Another story about Bamakhepa tells of a dying tuberculosis patient who was brought to the saint on a stretcher for final blessings. Instead of blessing the man, Bamakhepa caught him by the neck. Furiously choking and shaking the man, Bamakhepa shouted, “Now, will you commit any more sin?” Strangely enough, after Bamakhepa’s rough treatment, the man got off the stretcher, asked for some food and drink and then walked home, healthier and wiser.
But not all people who approached Bamakhepa were so lucky. When a couple of snobbish young men made fun of Bamakhepa because he shared his food with stray dogs, Bamakhepa suddenly touched them. To their horror, they saw in a vision that Bamakhepa and the dogs had turned into Gods while they had turned into hideous bats.
Having heard about Bamakhepa’s healing powers, a priest by the name of Nagen Panda brought a dying man to Tarapith.
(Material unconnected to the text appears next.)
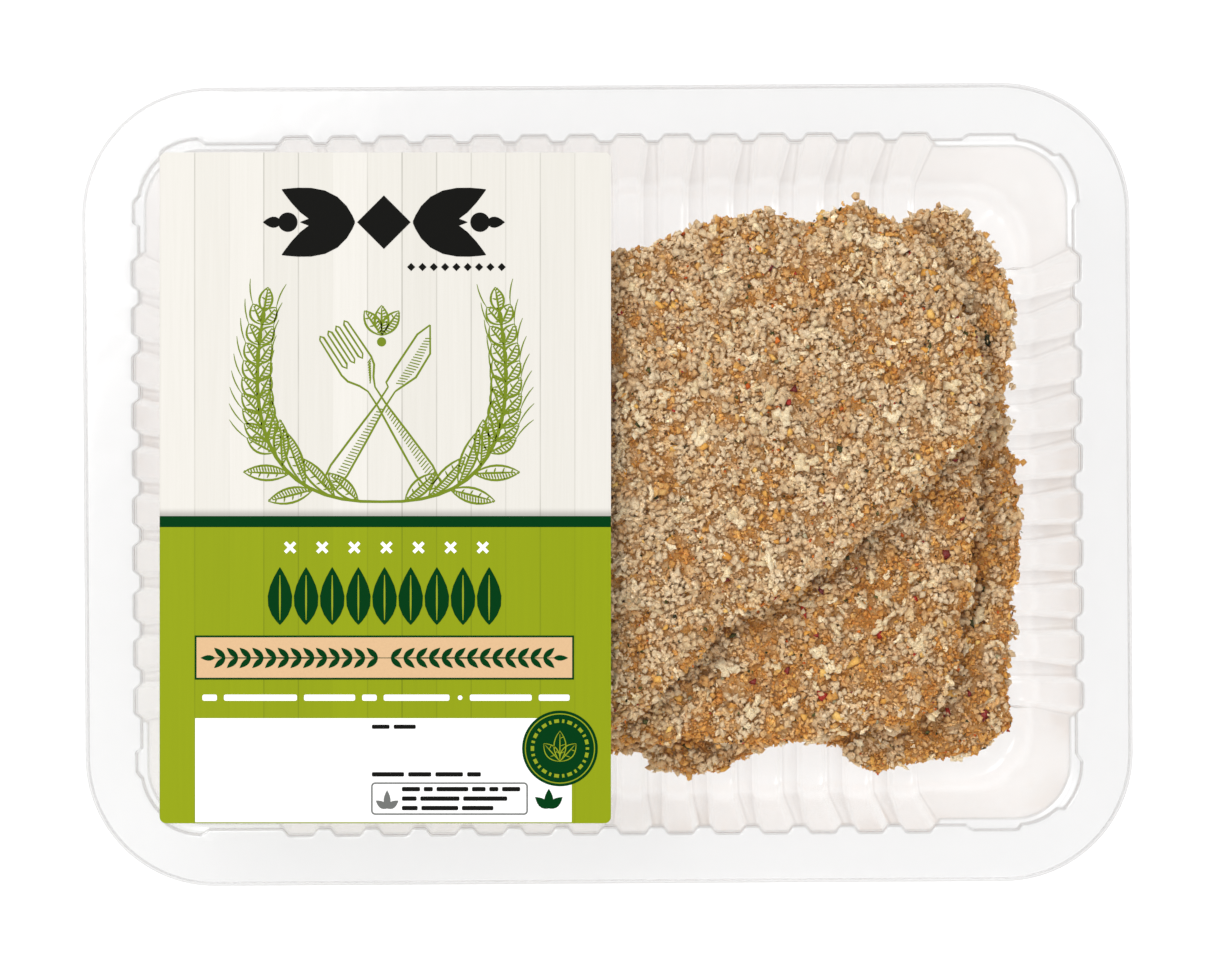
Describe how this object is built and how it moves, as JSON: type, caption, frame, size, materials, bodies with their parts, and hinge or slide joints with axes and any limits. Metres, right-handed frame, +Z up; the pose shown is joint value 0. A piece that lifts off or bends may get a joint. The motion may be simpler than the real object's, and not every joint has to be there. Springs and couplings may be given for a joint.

The sick man was very rich, and Nagen Panda thought that he would be richly rewarded if he could get Bamakhepa to cure him. But contrary to Nagen Panda’s expectation, Bamakhepa did nothing of the sort. He just uttered the word “phat” and the man died immediately. Furious, Nagen Panda accused Bamakhepa of killing the man. “I am not responsible,” said Bamakhepa, “for it was the Mother who spoke through me.”
Bamakhepa was not learned but the Mother revealed everything to him, as he used to say. The saint of Tarapith lived a long life and through his holy presence sanctified the place and the people who came in contact with him. He entered mahasamadhi (final liberation) in 1911.
Excerpt from Kali: the Black Goddess of Dakshineswar, Nicolas-Hays, York Beach, 1993, pp. 274-281.